● **WHAT IS NEEDED**
Restate word for word the lines beginning at the one that contains "over the origin." and ending at the one that contains "tail, a horn"; include both and nothing else.

● **Saved entries**
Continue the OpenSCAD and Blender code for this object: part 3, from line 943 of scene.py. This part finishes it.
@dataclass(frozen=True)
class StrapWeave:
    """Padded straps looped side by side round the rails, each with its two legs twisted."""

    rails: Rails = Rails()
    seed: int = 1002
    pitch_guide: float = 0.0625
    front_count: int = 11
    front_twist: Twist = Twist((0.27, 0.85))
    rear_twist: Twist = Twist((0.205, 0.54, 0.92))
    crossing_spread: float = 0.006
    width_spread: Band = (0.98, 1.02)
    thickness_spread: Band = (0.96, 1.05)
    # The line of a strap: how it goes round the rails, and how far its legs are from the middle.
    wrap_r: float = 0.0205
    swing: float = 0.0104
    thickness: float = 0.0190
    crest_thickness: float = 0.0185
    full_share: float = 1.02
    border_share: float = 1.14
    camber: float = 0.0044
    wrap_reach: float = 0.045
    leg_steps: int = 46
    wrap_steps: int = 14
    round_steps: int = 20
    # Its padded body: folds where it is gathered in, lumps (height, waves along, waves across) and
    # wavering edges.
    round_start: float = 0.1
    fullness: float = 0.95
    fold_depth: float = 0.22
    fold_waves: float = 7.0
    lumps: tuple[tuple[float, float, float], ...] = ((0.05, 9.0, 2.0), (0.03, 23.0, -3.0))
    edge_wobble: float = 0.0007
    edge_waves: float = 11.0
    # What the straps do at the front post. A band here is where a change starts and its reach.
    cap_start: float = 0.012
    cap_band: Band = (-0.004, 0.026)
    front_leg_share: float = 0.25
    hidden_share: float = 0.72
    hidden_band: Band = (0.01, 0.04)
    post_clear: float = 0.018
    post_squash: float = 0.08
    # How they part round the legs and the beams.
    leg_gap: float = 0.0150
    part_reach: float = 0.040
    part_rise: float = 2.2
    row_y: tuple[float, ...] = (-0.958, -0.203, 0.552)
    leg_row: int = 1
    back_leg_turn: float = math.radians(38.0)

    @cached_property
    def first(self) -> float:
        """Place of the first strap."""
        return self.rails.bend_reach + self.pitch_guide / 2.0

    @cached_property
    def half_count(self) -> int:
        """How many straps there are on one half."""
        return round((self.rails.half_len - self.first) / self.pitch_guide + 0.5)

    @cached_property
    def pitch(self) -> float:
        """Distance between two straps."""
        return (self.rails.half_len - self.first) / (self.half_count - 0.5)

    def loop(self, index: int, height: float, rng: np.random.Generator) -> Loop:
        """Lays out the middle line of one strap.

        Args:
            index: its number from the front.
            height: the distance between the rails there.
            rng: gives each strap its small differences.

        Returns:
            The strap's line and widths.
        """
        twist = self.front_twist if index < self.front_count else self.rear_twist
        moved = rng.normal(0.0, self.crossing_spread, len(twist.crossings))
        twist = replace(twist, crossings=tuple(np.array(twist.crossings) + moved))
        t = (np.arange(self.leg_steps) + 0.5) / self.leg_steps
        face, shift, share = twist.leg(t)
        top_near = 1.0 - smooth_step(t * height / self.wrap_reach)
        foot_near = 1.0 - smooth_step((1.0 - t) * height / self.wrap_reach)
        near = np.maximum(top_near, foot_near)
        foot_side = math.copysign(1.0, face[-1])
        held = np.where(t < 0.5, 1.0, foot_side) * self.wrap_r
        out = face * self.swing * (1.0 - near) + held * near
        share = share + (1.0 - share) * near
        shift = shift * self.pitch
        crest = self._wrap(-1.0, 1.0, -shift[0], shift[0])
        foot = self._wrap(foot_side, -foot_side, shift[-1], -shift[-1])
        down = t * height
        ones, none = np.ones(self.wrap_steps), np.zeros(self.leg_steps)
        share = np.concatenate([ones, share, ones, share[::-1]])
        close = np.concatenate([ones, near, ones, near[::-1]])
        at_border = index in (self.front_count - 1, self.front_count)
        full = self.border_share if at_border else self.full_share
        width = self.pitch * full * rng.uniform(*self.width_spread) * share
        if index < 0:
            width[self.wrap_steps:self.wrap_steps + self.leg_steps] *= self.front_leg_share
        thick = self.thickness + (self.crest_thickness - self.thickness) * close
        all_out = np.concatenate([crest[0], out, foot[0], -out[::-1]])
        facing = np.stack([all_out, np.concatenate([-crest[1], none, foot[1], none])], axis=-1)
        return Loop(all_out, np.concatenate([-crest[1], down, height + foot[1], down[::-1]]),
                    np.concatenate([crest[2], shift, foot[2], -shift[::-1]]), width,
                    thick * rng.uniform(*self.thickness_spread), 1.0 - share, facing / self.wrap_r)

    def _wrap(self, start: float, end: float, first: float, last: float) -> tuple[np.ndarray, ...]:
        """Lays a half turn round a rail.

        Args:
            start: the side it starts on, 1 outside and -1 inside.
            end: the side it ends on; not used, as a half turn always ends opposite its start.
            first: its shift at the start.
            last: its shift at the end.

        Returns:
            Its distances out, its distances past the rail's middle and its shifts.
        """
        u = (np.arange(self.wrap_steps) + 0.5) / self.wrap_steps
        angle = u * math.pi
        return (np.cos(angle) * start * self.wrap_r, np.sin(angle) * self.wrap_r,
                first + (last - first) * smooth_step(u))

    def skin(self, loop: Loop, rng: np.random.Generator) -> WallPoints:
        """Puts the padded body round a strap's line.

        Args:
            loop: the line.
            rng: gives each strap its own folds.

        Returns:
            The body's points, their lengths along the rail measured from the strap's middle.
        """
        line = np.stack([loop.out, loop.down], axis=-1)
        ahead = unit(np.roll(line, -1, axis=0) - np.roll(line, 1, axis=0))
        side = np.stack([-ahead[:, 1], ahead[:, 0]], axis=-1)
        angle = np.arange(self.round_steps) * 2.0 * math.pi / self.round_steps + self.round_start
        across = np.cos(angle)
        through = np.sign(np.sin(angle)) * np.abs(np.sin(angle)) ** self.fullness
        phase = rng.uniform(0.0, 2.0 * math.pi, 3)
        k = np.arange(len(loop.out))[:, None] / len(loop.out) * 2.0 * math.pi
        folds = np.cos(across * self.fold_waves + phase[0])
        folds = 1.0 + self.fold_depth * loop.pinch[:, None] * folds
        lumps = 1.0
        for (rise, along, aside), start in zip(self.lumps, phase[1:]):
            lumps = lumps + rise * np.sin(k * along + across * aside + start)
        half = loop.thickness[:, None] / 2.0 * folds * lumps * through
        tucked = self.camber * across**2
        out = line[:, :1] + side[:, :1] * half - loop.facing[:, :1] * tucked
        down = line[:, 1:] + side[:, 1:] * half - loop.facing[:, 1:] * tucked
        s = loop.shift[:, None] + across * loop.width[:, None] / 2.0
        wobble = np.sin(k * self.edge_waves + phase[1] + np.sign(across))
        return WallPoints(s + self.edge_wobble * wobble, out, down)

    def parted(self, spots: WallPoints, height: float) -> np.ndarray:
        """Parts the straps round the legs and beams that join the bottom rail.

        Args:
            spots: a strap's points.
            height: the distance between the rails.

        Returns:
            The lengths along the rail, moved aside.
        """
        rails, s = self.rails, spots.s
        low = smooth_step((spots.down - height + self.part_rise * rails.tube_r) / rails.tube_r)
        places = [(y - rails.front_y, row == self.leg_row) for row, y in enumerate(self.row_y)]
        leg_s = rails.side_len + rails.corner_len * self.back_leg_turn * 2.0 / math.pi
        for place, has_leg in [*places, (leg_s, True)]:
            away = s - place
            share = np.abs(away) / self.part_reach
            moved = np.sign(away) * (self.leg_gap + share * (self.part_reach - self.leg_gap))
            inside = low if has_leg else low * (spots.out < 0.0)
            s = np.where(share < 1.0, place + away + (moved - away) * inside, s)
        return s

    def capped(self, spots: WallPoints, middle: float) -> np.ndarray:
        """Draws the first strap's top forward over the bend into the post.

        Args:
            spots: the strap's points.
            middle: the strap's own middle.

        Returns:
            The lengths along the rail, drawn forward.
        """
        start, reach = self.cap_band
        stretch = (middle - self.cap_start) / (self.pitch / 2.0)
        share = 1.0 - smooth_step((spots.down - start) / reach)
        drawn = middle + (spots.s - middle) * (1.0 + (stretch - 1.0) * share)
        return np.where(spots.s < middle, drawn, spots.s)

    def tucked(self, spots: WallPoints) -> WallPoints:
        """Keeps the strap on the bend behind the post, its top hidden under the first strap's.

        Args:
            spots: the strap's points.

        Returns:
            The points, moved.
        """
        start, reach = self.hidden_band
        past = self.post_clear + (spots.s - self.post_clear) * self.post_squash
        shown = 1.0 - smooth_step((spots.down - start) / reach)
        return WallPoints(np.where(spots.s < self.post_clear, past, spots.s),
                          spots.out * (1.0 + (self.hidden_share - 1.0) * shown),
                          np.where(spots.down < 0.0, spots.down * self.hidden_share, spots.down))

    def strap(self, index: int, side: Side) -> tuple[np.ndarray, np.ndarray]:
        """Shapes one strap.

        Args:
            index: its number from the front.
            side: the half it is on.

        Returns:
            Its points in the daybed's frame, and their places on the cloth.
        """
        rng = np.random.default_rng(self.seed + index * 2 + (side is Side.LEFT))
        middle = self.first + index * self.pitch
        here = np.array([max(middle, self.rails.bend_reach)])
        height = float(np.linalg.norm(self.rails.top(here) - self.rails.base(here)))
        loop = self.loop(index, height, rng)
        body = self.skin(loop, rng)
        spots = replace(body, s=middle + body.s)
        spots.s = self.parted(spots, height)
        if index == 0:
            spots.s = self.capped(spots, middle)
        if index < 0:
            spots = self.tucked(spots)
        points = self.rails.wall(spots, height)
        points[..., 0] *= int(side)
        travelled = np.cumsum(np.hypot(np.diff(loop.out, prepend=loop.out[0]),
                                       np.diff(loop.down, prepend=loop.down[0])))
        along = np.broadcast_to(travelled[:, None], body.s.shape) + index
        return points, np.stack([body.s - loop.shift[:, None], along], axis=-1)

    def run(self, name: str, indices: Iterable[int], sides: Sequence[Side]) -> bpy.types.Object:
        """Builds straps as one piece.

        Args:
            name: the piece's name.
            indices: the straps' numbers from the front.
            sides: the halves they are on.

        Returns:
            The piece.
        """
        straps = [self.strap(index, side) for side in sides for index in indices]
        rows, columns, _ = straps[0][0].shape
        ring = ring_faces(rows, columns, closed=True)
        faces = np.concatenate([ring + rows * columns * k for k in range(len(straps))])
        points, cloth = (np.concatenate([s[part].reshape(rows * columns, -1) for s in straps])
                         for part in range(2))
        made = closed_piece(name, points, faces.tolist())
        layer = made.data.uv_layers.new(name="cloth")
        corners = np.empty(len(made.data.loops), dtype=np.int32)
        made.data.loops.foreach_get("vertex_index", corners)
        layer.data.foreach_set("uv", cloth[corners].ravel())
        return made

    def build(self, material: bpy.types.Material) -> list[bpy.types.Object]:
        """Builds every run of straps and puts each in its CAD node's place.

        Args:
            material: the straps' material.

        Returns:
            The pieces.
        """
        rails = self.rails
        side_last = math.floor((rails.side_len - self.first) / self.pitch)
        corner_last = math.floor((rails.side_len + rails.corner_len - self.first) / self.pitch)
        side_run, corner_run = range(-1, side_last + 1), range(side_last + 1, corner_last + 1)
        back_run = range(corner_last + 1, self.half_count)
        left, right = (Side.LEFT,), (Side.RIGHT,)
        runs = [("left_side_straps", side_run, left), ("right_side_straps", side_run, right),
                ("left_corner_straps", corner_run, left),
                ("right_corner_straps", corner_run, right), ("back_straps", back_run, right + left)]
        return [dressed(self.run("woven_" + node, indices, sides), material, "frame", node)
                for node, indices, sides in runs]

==

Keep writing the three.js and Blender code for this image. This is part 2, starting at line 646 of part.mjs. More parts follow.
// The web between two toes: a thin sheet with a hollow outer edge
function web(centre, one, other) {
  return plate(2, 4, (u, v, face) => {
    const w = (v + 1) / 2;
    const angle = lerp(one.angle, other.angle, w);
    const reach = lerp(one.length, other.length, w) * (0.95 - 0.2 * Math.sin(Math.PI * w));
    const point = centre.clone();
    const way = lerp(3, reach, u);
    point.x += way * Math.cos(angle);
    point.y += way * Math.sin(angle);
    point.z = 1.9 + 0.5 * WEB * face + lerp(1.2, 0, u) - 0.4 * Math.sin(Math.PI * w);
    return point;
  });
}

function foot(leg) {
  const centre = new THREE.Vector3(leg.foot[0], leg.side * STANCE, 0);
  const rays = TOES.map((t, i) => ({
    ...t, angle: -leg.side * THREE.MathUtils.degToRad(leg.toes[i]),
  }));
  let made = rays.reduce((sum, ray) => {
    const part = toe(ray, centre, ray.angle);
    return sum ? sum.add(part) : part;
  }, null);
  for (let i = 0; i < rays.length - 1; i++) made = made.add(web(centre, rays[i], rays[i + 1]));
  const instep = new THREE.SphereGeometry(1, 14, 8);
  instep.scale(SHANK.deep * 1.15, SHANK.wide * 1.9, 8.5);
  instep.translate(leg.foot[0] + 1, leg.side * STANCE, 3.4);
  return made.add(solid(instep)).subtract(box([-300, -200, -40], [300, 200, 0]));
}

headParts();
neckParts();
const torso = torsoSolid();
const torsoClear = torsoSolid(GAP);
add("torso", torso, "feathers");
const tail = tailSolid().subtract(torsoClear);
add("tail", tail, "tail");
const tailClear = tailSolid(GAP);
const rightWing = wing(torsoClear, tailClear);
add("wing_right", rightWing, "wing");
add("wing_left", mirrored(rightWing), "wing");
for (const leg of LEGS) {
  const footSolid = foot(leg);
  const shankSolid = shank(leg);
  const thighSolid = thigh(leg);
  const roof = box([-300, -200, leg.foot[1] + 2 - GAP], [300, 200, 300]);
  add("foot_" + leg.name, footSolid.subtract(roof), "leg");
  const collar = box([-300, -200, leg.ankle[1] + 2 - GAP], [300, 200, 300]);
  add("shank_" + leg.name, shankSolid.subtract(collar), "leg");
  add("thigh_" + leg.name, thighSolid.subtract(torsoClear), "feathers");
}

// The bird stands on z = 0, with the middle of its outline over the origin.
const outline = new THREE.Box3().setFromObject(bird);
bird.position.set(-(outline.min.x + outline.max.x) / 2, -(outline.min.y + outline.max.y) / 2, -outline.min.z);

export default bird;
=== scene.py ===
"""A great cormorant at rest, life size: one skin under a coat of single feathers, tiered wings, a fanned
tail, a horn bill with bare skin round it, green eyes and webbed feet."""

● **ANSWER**
// The bird stands on z = 0, with the middle of its outline over the origin.
const outline = new THREE.Box3().setFromObject(bird);
bird.position.set(-(outline.min.x + outline.max.x) / 2, -(outline.min.y + outline.max.y) / 2, -outline.min.z);

export default bird;
=== scene.py ===
"""A great cormorant at rest, life size: one skin under a coat of single feathers, tiered wings, a fanned
tail, a horn bill with bare skin round it, green eyes and webbed feet."""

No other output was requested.